- [DIRECTION]: Your task is to quote exactly the run of lines that starts at the line containing "usbPlaces.forEach(([x, v], i)" and ends at the line containing "zip(*points))), Vector(map(max, zip(*points)))", including both.

(Stored entries)
= = = =

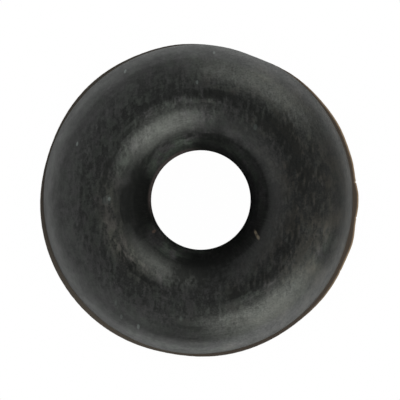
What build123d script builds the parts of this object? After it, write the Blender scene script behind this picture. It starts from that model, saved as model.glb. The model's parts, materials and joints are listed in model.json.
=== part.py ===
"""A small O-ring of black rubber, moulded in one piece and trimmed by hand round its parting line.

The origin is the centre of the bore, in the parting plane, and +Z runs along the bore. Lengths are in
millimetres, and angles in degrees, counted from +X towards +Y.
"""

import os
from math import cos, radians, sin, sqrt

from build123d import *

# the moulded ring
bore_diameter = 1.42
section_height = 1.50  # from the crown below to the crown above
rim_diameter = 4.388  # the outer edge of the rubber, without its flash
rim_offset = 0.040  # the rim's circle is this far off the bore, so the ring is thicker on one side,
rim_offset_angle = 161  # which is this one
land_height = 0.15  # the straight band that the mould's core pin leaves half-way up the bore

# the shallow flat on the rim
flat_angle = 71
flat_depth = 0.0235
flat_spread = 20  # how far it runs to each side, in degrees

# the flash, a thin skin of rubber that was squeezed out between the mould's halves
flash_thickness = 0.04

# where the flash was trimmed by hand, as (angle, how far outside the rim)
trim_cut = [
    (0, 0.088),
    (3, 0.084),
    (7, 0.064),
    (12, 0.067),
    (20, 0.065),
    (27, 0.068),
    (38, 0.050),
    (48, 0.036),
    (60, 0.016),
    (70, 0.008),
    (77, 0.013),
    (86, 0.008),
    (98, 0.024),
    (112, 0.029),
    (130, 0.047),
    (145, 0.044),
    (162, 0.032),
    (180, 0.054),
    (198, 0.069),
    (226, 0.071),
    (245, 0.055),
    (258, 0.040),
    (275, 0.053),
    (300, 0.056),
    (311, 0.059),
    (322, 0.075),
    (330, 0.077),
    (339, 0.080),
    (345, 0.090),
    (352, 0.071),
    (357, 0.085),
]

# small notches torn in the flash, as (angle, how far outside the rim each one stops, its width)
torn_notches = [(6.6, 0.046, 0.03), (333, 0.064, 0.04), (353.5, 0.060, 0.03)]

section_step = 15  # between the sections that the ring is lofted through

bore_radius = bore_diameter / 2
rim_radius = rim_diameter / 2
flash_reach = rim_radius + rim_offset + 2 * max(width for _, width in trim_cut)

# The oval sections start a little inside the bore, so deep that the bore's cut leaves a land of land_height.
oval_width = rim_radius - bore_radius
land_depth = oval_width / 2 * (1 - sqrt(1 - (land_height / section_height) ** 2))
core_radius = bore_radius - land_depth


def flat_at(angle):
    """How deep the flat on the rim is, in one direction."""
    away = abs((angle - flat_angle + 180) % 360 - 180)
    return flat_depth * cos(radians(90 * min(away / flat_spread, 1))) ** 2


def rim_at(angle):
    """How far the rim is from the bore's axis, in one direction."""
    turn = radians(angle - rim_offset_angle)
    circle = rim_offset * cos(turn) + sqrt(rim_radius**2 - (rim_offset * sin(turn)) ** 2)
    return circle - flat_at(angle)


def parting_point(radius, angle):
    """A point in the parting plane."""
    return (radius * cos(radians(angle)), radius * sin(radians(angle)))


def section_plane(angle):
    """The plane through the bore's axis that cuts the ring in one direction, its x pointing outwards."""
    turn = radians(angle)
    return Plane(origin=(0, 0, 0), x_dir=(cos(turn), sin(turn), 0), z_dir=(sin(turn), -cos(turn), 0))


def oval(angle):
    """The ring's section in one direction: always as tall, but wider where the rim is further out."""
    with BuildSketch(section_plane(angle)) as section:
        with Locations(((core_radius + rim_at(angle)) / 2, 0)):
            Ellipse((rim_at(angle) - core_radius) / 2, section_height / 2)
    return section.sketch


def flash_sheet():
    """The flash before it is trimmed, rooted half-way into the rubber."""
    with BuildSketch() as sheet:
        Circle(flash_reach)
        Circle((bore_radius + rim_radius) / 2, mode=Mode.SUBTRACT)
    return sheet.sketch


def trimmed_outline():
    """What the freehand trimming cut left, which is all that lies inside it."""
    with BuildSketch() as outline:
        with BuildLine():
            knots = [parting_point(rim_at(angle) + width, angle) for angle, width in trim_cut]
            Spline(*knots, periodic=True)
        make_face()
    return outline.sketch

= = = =

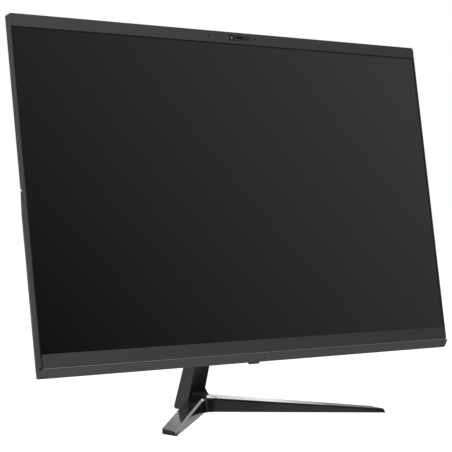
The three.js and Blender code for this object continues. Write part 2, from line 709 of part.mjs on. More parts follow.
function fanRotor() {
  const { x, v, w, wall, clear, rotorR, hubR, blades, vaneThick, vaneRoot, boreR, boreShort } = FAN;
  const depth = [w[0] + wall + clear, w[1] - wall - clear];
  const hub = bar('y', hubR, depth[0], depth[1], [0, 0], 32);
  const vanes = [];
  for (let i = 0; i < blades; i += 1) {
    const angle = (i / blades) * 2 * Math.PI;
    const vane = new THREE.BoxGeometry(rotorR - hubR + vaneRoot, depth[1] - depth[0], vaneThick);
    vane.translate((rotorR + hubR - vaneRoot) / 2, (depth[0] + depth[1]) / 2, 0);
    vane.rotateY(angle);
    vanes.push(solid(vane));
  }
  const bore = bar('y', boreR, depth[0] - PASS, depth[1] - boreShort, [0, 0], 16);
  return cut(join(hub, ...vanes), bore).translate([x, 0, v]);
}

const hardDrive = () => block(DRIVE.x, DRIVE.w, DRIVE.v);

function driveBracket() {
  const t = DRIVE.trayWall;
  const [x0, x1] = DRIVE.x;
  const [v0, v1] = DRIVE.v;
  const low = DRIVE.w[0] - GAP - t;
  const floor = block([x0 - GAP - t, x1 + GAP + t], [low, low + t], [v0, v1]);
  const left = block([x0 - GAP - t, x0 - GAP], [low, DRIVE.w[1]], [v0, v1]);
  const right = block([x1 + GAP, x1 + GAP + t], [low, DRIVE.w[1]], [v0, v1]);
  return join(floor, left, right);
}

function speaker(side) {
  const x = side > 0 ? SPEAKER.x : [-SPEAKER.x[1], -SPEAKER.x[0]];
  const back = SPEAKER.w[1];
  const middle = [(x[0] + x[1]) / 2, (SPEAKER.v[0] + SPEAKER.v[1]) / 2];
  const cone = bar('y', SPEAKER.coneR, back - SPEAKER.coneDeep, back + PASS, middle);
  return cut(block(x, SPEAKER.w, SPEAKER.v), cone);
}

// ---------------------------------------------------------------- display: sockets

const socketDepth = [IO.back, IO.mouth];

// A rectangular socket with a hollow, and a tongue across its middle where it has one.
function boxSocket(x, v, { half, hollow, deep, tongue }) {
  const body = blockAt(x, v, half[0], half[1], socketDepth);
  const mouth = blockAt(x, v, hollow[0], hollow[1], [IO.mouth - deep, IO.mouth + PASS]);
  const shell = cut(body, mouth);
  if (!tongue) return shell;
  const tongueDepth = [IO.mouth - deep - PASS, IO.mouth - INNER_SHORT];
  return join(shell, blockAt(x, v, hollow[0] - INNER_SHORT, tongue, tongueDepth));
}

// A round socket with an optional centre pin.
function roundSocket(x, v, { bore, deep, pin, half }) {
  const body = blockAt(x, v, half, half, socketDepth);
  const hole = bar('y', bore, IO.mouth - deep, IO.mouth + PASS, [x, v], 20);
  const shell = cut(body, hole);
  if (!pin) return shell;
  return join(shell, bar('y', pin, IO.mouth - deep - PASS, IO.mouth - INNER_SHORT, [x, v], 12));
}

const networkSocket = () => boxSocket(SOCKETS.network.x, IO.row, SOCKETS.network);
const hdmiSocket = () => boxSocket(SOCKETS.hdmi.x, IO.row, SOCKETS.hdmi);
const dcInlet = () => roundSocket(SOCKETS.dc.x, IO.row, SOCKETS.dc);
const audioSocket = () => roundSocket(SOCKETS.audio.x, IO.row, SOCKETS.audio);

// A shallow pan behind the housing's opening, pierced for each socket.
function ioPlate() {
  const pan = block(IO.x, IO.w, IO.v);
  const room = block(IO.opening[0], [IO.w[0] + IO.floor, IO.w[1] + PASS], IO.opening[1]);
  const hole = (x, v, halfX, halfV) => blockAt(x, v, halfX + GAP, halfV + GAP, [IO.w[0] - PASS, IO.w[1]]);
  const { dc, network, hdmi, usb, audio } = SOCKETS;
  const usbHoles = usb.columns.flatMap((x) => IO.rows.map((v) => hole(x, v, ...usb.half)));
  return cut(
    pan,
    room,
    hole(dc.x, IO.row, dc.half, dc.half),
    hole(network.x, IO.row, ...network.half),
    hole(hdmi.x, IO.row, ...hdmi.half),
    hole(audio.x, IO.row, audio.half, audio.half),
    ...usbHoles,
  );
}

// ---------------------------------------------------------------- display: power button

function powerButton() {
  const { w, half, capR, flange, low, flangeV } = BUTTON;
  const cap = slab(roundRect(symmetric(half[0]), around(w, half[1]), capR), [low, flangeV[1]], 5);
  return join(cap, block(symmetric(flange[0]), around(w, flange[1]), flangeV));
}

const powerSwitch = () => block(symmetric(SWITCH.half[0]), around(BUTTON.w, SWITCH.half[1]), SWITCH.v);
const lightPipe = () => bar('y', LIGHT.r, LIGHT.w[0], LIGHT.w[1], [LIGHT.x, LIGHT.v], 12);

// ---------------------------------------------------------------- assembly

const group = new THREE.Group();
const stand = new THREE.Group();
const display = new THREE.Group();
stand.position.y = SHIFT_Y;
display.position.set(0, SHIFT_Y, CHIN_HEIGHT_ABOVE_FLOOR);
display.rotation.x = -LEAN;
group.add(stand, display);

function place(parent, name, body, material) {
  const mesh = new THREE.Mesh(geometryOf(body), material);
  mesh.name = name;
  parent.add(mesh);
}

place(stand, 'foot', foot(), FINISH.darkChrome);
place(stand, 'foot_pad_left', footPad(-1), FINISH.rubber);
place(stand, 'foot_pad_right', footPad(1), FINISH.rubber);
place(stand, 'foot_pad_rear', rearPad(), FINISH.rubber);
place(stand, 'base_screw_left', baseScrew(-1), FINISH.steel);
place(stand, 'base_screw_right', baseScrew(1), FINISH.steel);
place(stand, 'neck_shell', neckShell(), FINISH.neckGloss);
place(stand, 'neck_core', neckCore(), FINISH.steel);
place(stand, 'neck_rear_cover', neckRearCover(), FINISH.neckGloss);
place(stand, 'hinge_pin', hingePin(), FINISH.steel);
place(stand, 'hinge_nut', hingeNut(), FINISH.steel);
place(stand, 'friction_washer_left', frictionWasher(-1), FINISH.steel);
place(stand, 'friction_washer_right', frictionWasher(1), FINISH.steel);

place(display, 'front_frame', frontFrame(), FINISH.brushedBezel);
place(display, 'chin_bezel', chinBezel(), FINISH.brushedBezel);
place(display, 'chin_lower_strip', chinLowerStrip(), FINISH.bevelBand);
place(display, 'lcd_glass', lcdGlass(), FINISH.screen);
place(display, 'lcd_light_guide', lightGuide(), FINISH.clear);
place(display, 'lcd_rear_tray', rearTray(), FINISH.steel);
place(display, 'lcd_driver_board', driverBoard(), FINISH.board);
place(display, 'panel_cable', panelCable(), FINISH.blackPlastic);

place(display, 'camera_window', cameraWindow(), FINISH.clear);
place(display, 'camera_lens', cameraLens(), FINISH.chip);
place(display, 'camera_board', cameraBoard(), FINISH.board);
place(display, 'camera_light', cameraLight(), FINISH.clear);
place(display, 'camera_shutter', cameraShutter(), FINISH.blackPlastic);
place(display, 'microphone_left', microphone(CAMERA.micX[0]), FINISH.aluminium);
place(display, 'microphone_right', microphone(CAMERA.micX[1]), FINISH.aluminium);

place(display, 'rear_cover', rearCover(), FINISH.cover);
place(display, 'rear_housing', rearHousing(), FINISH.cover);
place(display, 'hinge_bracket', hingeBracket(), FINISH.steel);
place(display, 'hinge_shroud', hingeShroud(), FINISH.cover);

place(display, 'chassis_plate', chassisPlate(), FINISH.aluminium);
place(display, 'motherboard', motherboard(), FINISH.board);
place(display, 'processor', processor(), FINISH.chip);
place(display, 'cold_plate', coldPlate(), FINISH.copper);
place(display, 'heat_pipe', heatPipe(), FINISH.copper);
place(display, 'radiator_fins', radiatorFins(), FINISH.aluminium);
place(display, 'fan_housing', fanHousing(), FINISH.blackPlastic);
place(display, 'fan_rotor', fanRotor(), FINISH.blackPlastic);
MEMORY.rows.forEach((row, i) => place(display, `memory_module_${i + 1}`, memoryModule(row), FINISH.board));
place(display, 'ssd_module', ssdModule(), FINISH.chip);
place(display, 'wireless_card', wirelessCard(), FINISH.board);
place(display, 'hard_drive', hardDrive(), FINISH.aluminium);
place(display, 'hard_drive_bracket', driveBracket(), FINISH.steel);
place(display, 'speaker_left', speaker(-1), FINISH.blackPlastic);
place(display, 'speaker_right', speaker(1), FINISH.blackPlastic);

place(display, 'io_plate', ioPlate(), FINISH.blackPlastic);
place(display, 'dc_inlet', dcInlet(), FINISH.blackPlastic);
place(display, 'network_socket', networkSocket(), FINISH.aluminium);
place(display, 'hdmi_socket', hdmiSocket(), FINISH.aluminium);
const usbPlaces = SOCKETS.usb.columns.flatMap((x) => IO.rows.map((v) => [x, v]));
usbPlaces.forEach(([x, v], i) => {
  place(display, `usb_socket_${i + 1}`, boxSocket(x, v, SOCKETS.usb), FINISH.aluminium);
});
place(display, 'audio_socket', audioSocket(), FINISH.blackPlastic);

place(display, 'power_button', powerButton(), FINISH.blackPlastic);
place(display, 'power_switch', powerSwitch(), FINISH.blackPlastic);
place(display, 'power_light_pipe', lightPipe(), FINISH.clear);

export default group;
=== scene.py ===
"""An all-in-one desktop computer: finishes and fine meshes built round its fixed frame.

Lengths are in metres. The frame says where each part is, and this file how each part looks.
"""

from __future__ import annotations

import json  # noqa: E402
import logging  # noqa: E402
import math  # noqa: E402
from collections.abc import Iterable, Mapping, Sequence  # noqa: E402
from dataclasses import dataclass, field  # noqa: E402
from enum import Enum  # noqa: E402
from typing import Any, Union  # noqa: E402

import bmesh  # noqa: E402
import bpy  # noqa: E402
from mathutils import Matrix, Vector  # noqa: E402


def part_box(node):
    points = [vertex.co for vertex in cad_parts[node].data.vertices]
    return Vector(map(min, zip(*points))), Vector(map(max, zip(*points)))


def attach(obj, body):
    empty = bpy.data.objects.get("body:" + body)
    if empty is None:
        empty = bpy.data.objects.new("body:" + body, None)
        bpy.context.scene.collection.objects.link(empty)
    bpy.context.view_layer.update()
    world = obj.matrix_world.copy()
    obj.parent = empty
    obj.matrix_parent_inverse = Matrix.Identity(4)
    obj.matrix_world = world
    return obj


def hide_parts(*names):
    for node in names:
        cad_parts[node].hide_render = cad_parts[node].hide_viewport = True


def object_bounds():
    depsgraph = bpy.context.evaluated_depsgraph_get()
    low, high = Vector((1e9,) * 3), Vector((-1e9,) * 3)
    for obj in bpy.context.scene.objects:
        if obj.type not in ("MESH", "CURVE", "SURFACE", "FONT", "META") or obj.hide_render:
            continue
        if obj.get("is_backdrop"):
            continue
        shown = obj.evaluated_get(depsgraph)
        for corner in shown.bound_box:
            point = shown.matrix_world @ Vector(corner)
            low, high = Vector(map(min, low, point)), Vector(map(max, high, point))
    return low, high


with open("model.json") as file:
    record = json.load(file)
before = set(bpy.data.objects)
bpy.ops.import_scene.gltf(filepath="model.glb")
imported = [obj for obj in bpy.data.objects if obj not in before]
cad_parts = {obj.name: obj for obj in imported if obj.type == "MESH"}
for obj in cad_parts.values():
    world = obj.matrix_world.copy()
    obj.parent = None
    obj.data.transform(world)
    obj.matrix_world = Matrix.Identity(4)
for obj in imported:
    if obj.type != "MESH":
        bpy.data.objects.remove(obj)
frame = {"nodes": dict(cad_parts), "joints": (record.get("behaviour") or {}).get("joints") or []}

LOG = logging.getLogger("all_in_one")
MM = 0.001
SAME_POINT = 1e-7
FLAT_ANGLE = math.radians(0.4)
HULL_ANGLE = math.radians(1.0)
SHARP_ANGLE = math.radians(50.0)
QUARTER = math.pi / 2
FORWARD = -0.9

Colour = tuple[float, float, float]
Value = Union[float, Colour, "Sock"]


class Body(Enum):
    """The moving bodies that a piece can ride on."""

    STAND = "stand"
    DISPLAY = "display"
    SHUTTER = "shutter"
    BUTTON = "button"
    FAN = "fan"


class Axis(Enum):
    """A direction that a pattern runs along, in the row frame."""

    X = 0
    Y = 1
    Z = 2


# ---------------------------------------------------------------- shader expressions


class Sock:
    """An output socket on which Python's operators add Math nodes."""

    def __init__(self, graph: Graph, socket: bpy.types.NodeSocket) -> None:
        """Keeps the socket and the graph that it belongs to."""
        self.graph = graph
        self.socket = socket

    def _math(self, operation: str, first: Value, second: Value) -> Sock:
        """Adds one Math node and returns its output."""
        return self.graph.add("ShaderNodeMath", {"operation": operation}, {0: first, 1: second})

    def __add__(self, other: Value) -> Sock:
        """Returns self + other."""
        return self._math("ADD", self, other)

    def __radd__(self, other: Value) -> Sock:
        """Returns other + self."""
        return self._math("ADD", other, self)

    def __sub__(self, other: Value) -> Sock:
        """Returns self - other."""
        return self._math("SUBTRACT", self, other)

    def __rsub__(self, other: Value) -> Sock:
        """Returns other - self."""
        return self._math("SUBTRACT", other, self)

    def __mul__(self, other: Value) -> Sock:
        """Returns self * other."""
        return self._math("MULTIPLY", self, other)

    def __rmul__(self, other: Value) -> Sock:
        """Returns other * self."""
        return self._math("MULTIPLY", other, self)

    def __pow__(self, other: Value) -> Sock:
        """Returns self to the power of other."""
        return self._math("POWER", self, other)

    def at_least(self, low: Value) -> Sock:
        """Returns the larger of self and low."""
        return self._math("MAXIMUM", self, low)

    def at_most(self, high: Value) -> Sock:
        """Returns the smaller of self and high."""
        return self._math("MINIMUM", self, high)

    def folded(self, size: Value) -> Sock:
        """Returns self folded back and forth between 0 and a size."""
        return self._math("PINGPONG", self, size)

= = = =

- [REPLY TO THE TASK]:
usbPlaces.forEach(([x, v], i) => {
  place(display, `usb_socket_${i + 1}`, boxSocket(x, v, SOCKETS.usb), FINISH.aluminium);
});
place(display, 'audio_socket', audioSocket(), FINISH.blackPlastic);

place(display, 'power_button', powerButton(), FINISH.blackPlastic);
place(display, 'power_switch', powerSwitch(), FINISH.blackPlastic);
place(display, 'power_light_pipe', lightPipe(), FINISH.clear);

export default group;
=== scene.py ===
"""An all-in-one desktop computer: finishes and fine meshes built round its fixed frame.

Lengths are in metres. The frame says where each part is, and this file how each part looks.
"""

from __future__ import annotations

import json  # noqa: E402
import logging  # noqa: E402
import math  # noqa: E402
from collections.abc import Iterable, Mapping, Sequence  # noqa: E402
from dataclasses import dataclass, field  # noqa: E402
from enum import Enum  # noqa: E402
from typing import Any, Union  # noqa: E402

import bmesh  # noqa: E402
import bpy  # noqa: E402
from mathutils import Matrix, Vector  # noqa: E402


def part_box(node):
    points = [vertex.co for vertex in cad_parts[node].data.vertices]
    return Vector(map(min, zip(*points))), Vector(map(max, zip(*points)))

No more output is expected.